(Work to complete):
Please quote the material exactly, every line of it.

○ ○ ○ ○

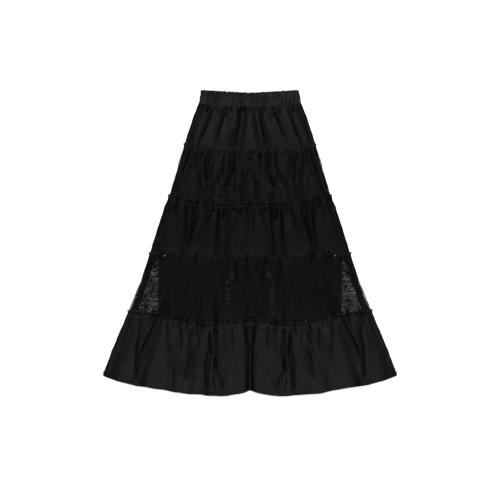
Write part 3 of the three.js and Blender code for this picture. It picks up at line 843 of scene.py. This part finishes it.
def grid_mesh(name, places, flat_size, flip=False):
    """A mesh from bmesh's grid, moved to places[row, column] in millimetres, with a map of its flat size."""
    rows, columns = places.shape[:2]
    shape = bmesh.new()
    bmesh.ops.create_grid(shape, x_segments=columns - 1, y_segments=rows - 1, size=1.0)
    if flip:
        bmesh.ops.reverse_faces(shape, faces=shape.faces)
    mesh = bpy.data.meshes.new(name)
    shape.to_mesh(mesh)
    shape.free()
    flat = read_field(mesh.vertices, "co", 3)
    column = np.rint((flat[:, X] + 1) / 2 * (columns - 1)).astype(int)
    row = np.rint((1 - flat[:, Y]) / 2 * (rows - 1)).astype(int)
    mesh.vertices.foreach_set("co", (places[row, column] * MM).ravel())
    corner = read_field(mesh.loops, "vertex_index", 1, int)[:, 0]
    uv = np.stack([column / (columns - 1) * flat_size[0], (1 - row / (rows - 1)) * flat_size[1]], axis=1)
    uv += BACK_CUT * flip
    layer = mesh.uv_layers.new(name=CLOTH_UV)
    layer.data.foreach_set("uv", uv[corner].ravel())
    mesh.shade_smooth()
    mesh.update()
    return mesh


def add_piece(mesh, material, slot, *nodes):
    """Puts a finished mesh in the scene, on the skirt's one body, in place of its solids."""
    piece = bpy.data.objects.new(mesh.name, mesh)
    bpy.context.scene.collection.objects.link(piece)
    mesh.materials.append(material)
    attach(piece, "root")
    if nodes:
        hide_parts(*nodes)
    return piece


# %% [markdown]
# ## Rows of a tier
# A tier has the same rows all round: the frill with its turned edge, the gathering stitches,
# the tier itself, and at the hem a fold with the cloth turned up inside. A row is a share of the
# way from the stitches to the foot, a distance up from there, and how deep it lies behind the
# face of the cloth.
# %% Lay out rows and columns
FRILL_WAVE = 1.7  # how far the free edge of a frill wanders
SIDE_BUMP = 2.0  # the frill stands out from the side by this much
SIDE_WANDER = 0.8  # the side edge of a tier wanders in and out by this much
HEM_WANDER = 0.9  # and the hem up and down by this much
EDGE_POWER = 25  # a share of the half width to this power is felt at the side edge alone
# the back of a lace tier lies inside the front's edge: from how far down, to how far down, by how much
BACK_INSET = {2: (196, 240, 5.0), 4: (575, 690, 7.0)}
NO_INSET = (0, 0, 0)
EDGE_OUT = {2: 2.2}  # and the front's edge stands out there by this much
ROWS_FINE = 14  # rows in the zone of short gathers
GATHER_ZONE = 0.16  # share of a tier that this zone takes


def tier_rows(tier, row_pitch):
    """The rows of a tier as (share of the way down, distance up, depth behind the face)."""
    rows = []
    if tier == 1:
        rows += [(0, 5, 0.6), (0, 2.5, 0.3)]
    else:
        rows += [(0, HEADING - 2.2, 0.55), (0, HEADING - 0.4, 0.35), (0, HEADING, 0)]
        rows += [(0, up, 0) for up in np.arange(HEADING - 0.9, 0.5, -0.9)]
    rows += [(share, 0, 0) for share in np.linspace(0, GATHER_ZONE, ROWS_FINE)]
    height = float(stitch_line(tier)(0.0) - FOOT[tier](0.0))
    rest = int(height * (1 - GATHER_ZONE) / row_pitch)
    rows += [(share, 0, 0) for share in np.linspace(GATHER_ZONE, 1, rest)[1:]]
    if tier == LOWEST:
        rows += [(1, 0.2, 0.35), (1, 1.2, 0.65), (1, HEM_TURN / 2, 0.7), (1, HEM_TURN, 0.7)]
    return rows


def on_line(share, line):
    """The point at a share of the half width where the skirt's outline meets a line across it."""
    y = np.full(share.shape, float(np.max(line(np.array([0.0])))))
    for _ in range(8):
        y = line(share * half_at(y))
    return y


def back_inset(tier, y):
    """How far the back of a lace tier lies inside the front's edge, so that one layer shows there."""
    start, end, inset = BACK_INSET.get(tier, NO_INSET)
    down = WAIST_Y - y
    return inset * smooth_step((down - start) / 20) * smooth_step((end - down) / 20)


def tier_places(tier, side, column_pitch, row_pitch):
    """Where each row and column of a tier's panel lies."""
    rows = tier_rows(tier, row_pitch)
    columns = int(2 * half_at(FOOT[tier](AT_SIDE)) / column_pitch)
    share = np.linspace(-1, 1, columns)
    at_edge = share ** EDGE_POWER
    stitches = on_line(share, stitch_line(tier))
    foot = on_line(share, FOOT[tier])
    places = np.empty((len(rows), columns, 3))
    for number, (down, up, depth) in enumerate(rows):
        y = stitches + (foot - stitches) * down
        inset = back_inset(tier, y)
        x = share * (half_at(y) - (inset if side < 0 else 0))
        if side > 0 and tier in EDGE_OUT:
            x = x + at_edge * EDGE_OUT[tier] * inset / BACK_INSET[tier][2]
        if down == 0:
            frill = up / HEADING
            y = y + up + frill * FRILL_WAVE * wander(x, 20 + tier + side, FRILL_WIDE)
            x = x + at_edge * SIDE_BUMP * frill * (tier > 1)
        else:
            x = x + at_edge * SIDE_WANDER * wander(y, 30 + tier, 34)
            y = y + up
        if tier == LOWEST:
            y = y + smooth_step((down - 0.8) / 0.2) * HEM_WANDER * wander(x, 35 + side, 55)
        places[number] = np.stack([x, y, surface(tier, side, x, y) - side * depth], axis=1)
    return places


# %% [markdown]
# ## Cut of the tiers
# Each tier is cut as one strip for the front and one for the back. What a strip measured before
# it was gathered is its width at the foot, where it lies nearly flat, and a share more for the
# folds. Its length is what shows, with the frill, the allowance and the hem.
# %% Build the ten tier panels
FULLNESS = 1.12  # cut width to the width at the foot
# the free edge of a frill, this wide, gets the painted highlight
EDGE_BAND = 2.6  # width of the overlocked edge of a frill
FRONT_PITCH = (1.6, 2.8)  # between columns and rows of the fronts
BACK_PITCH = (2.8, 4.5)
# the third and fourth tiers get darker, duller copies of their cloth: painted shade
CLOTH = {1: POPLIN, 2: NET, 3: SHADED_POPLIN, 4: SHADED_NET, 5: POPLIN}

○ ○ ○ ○

(Answer in full):
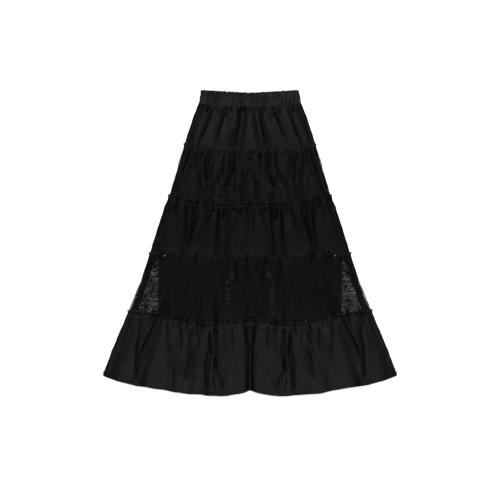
Write part 3 of the three.js and Blender code for this picture. It picks up at line 843 of scene.py. This part finishes it.
def grid_mesh(name, places, flat_size, flip=False):
    """A mesh from bmesh's grid, moved to places[row, column] in millimetres, with a map of its flat size."""
    rows, columns = places.shape[:2]
    shape = bmesh.new()
    bmesh.ops.create_grid(shape, x_segments=columns - 1, y_segments=rows - 1, size=1.0)
    if flip:
        bmesh.ops.reverse_faces(shape, faces=shape.faces)
    mesh = bpy.data.meshes.new(name)
    shape.to_mesh(mesh)
    shape.free()
    flat = read_field(mesh.vertices, "co", 3)
    column = np.rint((flat[:, X] + 1) / 2 * (columns - 1)).astype(int)
    row = np.rint((1 - flat[:, Y]) / 2 * (rows - 1)).astype(int)
    mesh.vertices.foreach_set("co", (places[row, column] * MM).ravel())
    corner = read_field(mesh.loops, "vertex_index", 1, int)[:, 0]
    uv = np.stack([column / (columns - 1) * flat_size[0], (1 - row / (rows - 1)) * flat_size[1]], axis=1)
    uv += BACK_CUT * flip
    layer = mesh.uv_layers.new(name=CLOTH_UV)
    layer.data.foreach_set("uv", uv[corner].ravel())
    mesh.shade_smooth()
    mesh.update()
    return mesh


def add_piece(mesh, material, slot, *nodes):
    """Puts a finished mesh in the scene, on the skirt's one body, in place of its solids."""
    piece = bpy.data.objects.new(mesh.name, mesh)
    bpy.context.scene.collection.objects.link(piece)
    mesh.materials.append(material)
    attach(piece, "root")
    if nodes:
        hide_parts(*nodes)
    return piece


# %% [markdown]
# ## Rows of a tier
# A tier has the same rows all round: the frill with its turned edge, the gathering stitches,
# the tier itself, and at the hem a fold with the cloth turned up inside. A row is a share of the
# way from the stitches to the foot, a distance up from there, and how deep it lies behind the
# face of the cloth.
# %% Lay out rows and columns
FRILL_WAVE = 1.7  # how far the free edge of a frill wanders
SIDE_BUMP = 2.0  # the frill stands out from the side by this much
SIDE_WANDER = 0.8  # the side edge of a tier wanders in and out by this much
HEM_WANDER = 0.9  # and the hem up and down by this much
EDGE_POWER = 25  # a share of the half width to this power is felt at the side edge alone
# the back of a lace tier lies inside the front's edge: from how far down, to how far down, by how much
BACK_INSET = {2: (196, 240, 5.0), 4: (575, 690, 7.0)}
NO_INSET = (0, 0, 0)
EDGE_OUT = {2: 2.2}  # and the front's edge stands out there by this much
ROWS_FINE = 14  # rows in the zone of short gathers
GATHER_ZONE = 0.16  # share of a tier that this zone takes


def tier_rows(tier, row_pitch):
    """The rows of a tier as (share of the way down, distance up, depth behind the face)."""
    rows = []
    if tier == 1:
        rows += [(0, 5, 0.6), (0, 2.5, 0.3)]
    else:
        rows += [(0, HEADING - 2.2, 0.55), (0, HEADING - 0.4, 0.35), (0, HEADING, 0)]
        rows += [(0, up, 0) for up in np.arange(HEADING - 0.9, 0.5, -0.9)]
    rows += [(share, 0, 0) for share in np.linspace(0, GATHER_ZONE, ROWS_FINE)]
    height = float(stitch_line(tier)(0.0) - FOOT[tier](0.0))
    rest = int(height * (1 - GATHER_ZONE) / row_pitch)
    rows += [(share, 0, 0) for share in np.linspace(GATHER_ZONE, 1, rest)[1:]]
    if tier == LOWEST:
        rows += [(1, 0.2, 0.35), (1, 1.2, 0.65), (1, HEM_TURN / 2, 0.7), (1, HEM_TURN, 0.7)]
    return rows


def on_line(share, line):
    """The point at a share of the half width where the skirt's outline meets a line across it."""
    y = np.full(share.shape, float(np.max(line(np.array([0.0])))))
    for _ in range(8):
        y = line(share * half_at(y))
    return y


def back_inset(tier, y):
    """How far the back of a lace tier lies inside the front's edge, so that one layer shows there."""
    start, end, inset = BACK_INSET.get(tier, NO_INSET)
    down = WAIST_Y - y
    return inset * smooth_step((down - start) / 20) * smooth_step((end - down) / 20)


def tier_places(tier, side, column_pitch, row_pitch):
    """Where each row and column of a tier's panel lies."""
    rows = tier_rows(tier, row_pitch)
    columns = int(2 * half_at(FOOT[tier](AT_SIDE)) / column_pitch)
    share = np.linspace(-1, 1, columns)
    at_edge = share ** EDGE_POWER
    stitches = on_line(share, stitch_line(tier))
    foot = on_line(share, FOOT[tier])
    places = np.empty((len(rows), columns, 3))
    for number, (down, up, depth) in enumerate(rows):
        y = stitches + (foot - stitches) * down
        inset = back_inset(tier, y)
        x = share * (half_at(y) - (inset if side < 0 else 0))
        if side > 0 and tier in EDGE_OUT:
            x = x + at_edge * EDGE_OUT[tier] * inset / BACK_INSET[tier][2]
        if down == 0:
            frill = up / HEADING
            y = y + up + frill * FRILL_WAVE * wander(x, 20 + tier + side, FRILL_WIDE)
            x = x + at_edge * SIDE_BUMP * frill * (tier > 1)
        else:
            x = x + at_edge * SIDE_WANDER * wander(y, 30 + tier, 34)
            y = y + up
        if tier == LOWEST:
            y = y + smooth_step((down - 0.8) / 0.2) * HEM_WANDER * wander(x, 35 + side, 55)
        places[number] = np.stack([x, y, surface(tier, side, x, y) - side * depth], axis=1)
    return places


# %% [markdown]
# ## Cut of the tiers
# Each tier is cut as one strip for the front and one for the back. What a strip measured before
# it was gathered is its width at the foot, where it lies nearly flat, and a share more for the
# folds. Its length is what shows, with the frill, the allowance and the hem.
# %% Build the ten tier panels
FULLNESS = 1.12  # cut width to the width at the foot
# the free edge of a frill, this wide, gets the painted highlight
EDGE_BAND = 2.6  # width of the overlocked edge of a frill
FRONT_PITCH = (1.6, 2.8)  # between columns and rows of the fronts
BACK_PITCH = (2.8, 4.5)
# the third and fourth tiers get darker, duller copies of their cloth: painted shade
CLOTH = {1: POPLIN, 2: NET, 3: SHADED_POPLIN, 4: SHADED_NET, 5: POPLIN}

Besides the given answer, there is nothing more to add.